While a growing amount of natural gas is used for electricity generation, the great majority of natural gas is consumed in industrial processes and in commercial and residential space and water heating. Boiler controls, steam trap maintenance, and steam system insulation are just a few of the energy saving strategies available for improving the energy efficiency of industrial process heating systems. For space heating, replacing older gas furnaces with newer, energy efficient gas furnaces or heat pumps can result in efficiency increases of 15% or more. For faster and cheaper increases in energy efficiency, consider adjusting your thermostat or sealing air leaks in doors, windows, and other building areas.
Coal is almost exclusively used for generating electric power in the US. Roughly half of electricity production comes from coal, while the rest comes from nuclear power and natural gas combined. Consumption of electricity is fairly evenly split between residential, commercial, and industrial sectors. Half of residential electricity is used for appliances, of which kitchen appliances represent the largest share. Replacing old appliances with ENERGY STAR® rated appliances will improve efficiencies between 10% and 50%, depending on the type of appliance. Unplugging "energy-hog" devices like battery chargers and "instant-on" TVs will result in small but immediate savings. Lighting represents only 10% of residential electricity consumption. However, replacing incandescent bulbs with compact fluorescent lamps (CFLs), however, will reduce lighting energy consumption by 75%.

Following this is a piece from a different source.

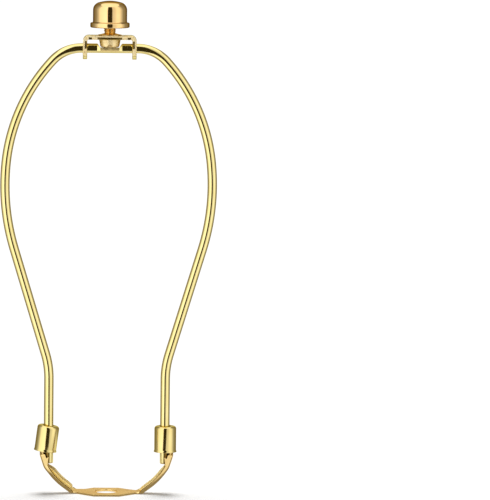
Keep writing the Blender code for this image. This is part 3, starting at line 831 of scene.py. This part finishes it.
def insert_outline():
    """Tapped hub on a disc that fills the rim."""
    bore = THREAD_RADIUS + FIT_GAP / 3
    disc = RIM_DIAMETER / 2 - SHELL
    hub = HUB_DIAMETER / 2
    edge = BORE_CHAMFER
    inside = [(bore, HUB_HEIGHT), (bore, edge)] + corner((bore + edge, edge), edge, 180, 270, EASE_STEPS)
    return inside + [(disc, 0), (disc, DISC_THICKNESS), (hub, DISC_THICKNESS), (hub, HUB_HEIGHT)]


def cap_outline():
    """Half outline of the drawn shell, from the crown down over the rim and back up inside."""
    dome = DOME_DIAMETER / 2
    rim = RIM_DIAMETER / 2
    wall = dome - DOME_ROUND
    middle = DOME_HEIGHT - CROWN_RADIUS
    shoulder = middle + math.sqrt((CROWN_RADIUS - DOME_ROUND) ** 2 - wall**2)
    tilt = math.degrees(math.asin(wall / (CROWN_RADIUS - DOME_ROUND)))
    crown = corner((0, middle), CROWN_RADIUS, 90, 90 - tilt, CROWN_STEPS)[:-1]
    outside = corner((wall, shoulder), DOME_ROUND, 90 - tilt, 0, DOME_STEPS)
    ledge = corner((dome + LEDGE_ROUND, RIM_HEIGHT + LEDGE_ROUND), LEDGE_ROUND, 180, 270, LEDGE_STEPS)
    edge = corner((rim - RIM_ROUND, RIM_HEIGHT - RIM_ROUND), RIM_ROUND, 90, 0)
    foot = corner((rim - RIM_ROUND, RIM_ROUND), RIM_ROUND, 0, -90)
    recess = [(rim - SHELL, 0), (rim - SHELL, RIM_HEIGHT - SHELL), (dome - SHELL, RIM_HEIGHT - SHELL)]
    inside = corner((wall, shoulder), DOME_ROUND - SHELL, 0, 90 - tilt)
    return crown + outside + ledge + edge + foot + recess + inside + [(0, DOME_HEIGHT - SHELL)]


def build_finial():
    """The finial: a tapped insert in a drawn cap."""
    place = (0, 0, FINIAL_Z)
    hub = revolve(insert_outline(), closed=True, segments=SMALL_SEGMENTS)
    insert = add_piece("tapped_insert", hub, place)
    cap = add_piece("drawn_cap", revolve(cap_outline(), closed=False), place)
    return insert, cap


# Nodes

def link(tree, source, target):
    """Join two sockets."""
    tree.links.new(source, target)


def feed(tree, value, socket):
    """Set a socket to a number, or join it to another socket."""
    if isinstance(value, (int, float)):
        socket.default_value = value
    else:
        link(tree, value, socket)


def math_node(tree, operation, *values):
    """Result of a math node on values, which are sockets or numbers."""
    node = tree.nodes.new("ShaderNodeMath")
    node.operation = operation
    for socket, value in zip(node.inputs, values):
        feed(tree, value, socket)
    return node.outputs[0]


def map_range(tree, value, span, low=0.0, high=1.0):
    """A value brought from a span to a range."""
    node = tree.nodes.new("ShaderNodeMapRange")
    for name, number in zip(("From Min", "From Max", "To Min", "To Max"), (*span, low, high)):
        node.inputs[name].default_value = number
    link(tree, value, node.inputs["Value"])
    return node.outputs["Result"]


def blend(tree, factor, first, second):
    """Blend of two values by a factor."""
    node = tree.nodes.new("ShaderNodeMix")
    for name, value in (("Factor", factor), ("A", first), ("B", second)):
        feed(tree, value, node.inputs[name])
    return node.outputs["Result"]


def blend_colours(tree, factor, first, second):
    """Blend of two colours by a factor."""
    node = tree.nodes.new("ShaderNodeMix")
    node.data_type = "RGBA"
    link(tree, factor, node.inputs["Factor"])
    for socket, colour in zip((node.inputs[6], node.inputs[7]), (first, second)):
        socket.default_value = (*colour, 1.0)
    return node.outputs[2]


def noise(tree, coords, scale, detail, stretch=(1, 1, 1)):
    """Noise in the object's own space, stretched along its axes."""
    mapping = tree.nodes.new("ShaderNodeMapping")
    mapping.inputs["Scale"].default_value = stretch
    link(tree, coords, mapping.inputs["Vector"])
    texture = tree.nodes.new("ShaderNodeTexNoise")
    texture.inputs["Scale"].default_value = scale
    texture.inputs["Detail"].default_value = detail
    link(tree, mapping.outputs["Vector"], texture.inputs["Vector"])
    return texture.outputs["Fac"]


def relief_of(tree, height, strength, distance):
    """Bump node that raises a surface by a height."""
    node = tree.nodes.new("ShaderNodeBump")
    node.inputs["Strength"].default_value = strength
    node.inputs["Distance"].default_value = distance
    link(tree, height, node.inputs["Height"])
    return node


# Metal finishes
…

In the commercial sector, space cooling and lighting use more than half of overall electricity consumption. Space cooling efficiency can be increased by adjusting thermostats and making sure that air leaks are properly sealed. Replacing older T12 fluorescent lamps and magnetic lighting ballasts with newer T8 fluorescent lamps with electronic ballasts can save between 15% and 30% of lighting electricity consumption. Another effective lighting strategy uses sunlight for more than just solar panels. The practice of "daylighting" uses skylights and light sensors to automatically turn off internal lighting when there is plenty of sunshine. Many big box retailers use daylighting effectively in their stores.
In the industrial sector, motors use about 50% of total electricity consumption. Replacing older motors with newer premium-efficiency motors will increase efficiency by up to 3%, but that adds up over time, because motors are often operating during two to three shifts per day. The most attractive opportunity is to replace single-speed motors with variable speed motors and drives. Reducing your motor speed by one-half can result in energy savings of over 75% for some applications such as pumps and fans.
Saving Energy and the Environment
This conservation approach has ignored the cost differences between energy sources and their environmental impacts. But sometimes a simplistic approach leads to simple answers that can be practically and quickly implemented. The bottom line is that America is wedded to fairly inefficient energy consumption practices and divorce is not an option. While it is important to focus on finding alternatives to the internal combustion engine and coal-fired power plants, taking steps to conserve our limited fossil fuel resources should not be ignored. This will not only help to reduce costs in the short-term, but it can have significant environmental benefits in lower greenhouse gas emissions.